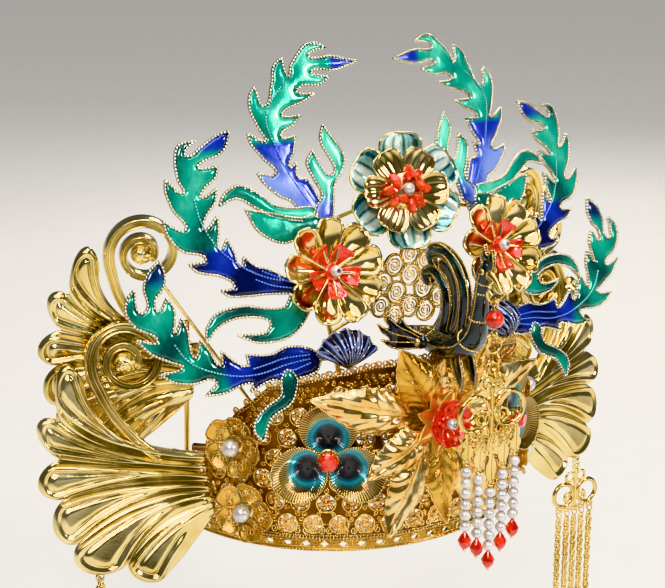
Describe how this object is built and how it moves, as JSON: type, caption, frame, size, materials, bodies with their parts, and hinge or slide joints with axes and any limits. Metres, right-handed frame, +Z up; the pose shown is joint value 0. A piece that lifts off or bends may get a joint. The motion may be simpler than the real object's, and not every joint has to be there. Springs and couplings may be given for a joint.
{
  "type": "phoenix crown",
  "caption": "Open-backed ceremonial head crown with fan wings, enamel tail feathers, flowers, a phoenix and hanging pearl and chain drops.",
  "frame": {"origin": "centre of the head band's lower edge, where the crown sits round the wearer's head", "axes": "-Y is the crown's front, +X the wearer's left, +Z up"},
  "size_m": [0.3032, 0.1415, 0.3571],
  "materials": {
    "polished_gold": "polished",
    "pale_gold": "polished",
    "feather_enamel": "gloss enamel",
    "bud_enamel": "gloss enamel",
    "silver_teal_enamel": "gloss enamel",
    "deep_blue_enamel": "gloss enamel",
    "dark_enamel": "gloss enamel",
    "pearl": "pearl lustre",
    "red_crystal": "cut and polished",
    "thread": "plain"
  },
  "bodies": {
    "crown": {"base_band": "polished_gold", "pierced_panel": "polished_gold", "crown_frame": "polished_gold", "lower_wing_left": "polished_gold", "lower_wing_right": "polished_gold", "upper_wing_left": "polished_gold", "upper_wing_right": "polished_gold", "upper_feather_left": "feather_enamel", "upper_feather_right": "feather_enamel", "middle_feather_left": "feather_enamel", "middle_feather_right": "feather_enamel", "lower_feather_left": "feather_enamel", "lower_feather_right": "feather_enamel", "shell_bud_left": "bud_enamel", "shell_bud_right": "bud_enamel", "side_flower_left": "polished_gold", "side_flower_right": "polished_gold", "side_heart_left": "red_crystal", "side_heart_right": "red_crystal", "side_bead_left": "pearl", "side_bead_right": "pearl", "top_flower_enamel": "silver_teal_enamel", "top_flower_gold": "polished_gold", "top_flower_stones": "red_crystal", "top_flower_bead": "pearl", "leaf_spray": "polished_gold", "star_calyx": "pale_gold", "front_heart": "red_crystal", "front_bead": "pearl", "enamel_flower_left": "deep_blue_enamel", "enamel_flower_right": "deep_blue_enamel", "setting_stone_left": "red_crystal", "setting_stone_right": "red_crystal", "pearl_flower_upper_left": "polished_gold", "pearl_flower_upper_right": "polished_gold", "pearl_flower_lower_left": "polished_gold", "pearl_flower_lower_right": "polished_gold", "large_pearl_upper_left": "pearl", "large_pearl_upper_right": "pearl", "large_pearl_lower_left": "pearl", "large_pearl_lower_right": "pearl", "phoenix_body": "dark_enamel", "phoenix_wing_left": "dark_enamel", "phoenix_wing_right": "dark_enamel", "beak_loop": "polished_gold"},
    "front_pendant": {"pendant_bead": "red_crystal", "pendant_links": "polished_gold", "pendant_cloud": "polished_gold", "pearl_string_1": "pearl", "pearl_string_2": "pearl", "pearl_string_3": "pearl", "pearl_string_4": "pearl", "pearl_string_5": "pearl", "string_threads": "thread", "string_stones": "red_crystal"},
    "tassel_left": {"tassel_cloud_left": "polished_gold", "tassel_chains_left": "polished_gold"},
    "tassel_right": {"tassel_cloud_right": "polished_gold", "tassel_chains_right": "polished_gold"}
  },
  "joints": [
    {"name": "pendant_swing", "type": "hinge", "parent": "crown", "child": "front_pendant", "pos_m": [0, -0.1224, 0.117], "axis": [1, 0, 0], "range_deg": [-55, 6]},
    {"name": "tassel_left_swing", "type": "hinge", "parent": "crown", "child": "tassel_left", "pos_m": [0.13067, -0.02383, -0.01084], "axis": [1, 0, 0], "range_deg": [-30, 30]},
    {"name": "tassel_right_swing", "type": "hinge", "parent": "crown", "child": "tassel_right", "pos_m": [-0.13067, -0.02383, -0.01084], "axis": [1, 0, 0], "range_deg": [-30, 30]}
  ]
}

[PROBLEM TO WORK ON]: Give back each line above precisely as it stands.

[TASK SOLUTION]:
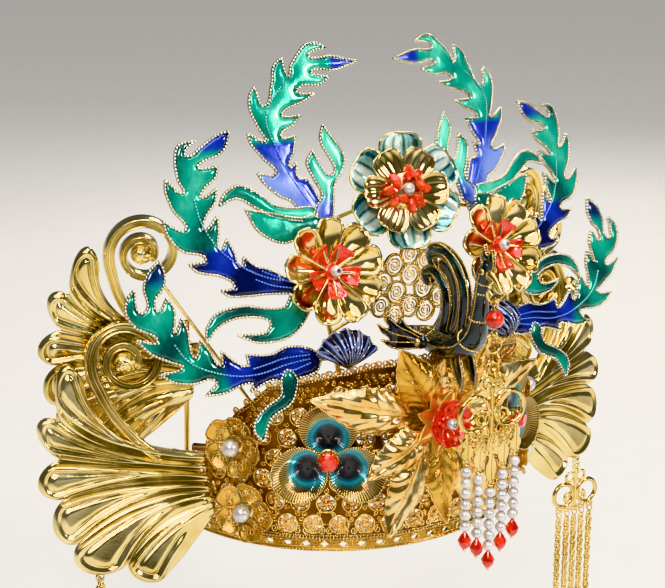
Describe how this object is built and how it moves, as JSON: type, caption, frame, size, materials, bodies with their parts, and hinge or slide joints with axes and any limits. Metres, right-handed frame, +Z up; the pose shown is joint value 0. A piece that lifts off or bends may get a joint. The motion may be simpler than the real object's, and not every joint has to be there. Springs and couplings may be given for a joint.
{
  "type": "phoenix crown",
  "caption": "Open-backed ceremonial head crown with fan wings, enamel tail feathers, flowers, a phoenix and hanging pearl and chain drops.",
  "frame": {"origin": "centre of the head band's lower edge, where the crown sits round the wearer's head", "axes": "-Y is the crown's front, +X the wearer's left, +Z up"},
  "size_m": [0.3032, 0.1415, 0.3571],
  "materials": {
    "polished_gold": "polished",
    "pale_gold": "polished",
    "feather_enamel": "gloss enamel",
    "bud_enamel": "gloss enamel",
    "silver_teal_enamel": "gloss enamel",
    "deep_blue_enamel": "gloss enamel",
    "dark_enamel": "gloss enamel",
    "pearl": "pearl lustre",
    "red_crystal": "cut and polished",
    "thread": "plain"
  },
  "bodies": {
    "crown": {"base_band": "polished_gold", "pierced_panel": "polished_gold", "crown_frame": "polished_gold", "lower_wing_left": "polished_gold", "lower_wing_right": "polished_gold", "upper_wing_left": "polished_gold", "upper_wing_right": "polished_gold", "upper_feather_left": "feather_enamel", "upper_feather_right": "feather_enamel", "middle_feather_left": "feather_enamel", "middle_feather_right": "feather_enamel", "lower_feather_left": "feather_enamel", "lower_feather_right": "feather_enamel", "shell_bud_left": "bud_enamel", "shell_bud_right": "bud_enamel", "side_flower_left": "polished_gold", "side_flower_right": "polished_gold", "side_heart_left": "red_crystal", "side_heart_right": "red_crystal", "side_bead_left": "pearl", "side_bead_right": "pearl", "top_flower_enamel": "silver_teal_enamel", "top_flower_gold": "polished_gold", "top_flower_stones": "red_crystal", "top_flower_bead": "pearl", "leaf_spray": "polished_gold", "star_calyx": "pale_gold", "front_heart": "red_crystal", "front_bead": "pearl", "enamel_flower_left": "deep_blue_enamel", "enamel_flower_right": "deep_blue_enamel", "setting_stone_left": "red_crystal", "setting_stone_right": "red_crystal", "pearl_flower_upper_left": "polished_gold", "pearl_flower_upper_right": "polished_gold", "pearl_flower_lower_left": "polished_gold", "pearl_flower_lower_right": "polished_gold", "large_pearl_upper_left": "pearl", "large_pearl_upper_right": "pearl", "large_pearl_lower_left": "pearl", "large_pearl_lower_right": "pearl", "phoenix_body": "dark_enamel", "phoenix_wing_left": "dark_enamel", "phoenix_wing_right": "dark_enamel", "beak_loop": "polished_gold"},
    "front_pendant": {"pendant_bead": "red_crystal", "pendant_links": "polished_gold", "pendant_cloud": "polished_gold", "pearl_string_1": "pearl", "pearl_string_2": "pearl", "pearl_string_3": "pearl", "pearl_string_4": "pearl", "pearl_string_5": "pearl", "string_threads": "thread", "string_stones": "red_crystal"},
    "tassel_left": {"tassel_cloud_left": "polished_gold", "tassel_chains_left": "polished_gold"},
    "tassel_right": {"tassel_cloud_right": "polished_gold", "tassel_chains_right": "polished_gold"}
  },
  "joints": [
    {"name": "pendant_swing", "type": "hinge", "parent": "crown", "child": "front_pendant", "pos_m": [0, -0.1224, 0.117], "axis": [1, 0, 0], "range_deg": [-55, 6]},
    {"name": "tassel_left_swing", "type": "hinge", "parent": "crown", "child": "tassel_left", "pos_m": [0.13067, -0.02383, -0.01084], "axis": [1, 0, 0], "range_deg": [-30, 30]},
    {"name": "tassel_right_swing", "type": "hinge", "parent": "crown", "child": "tassel_right", "pos_m": [-0.13067, -0.02383, -0.01084], "axis": [1, 0, 0], "range_deg": [-30, 30]}
  ]
}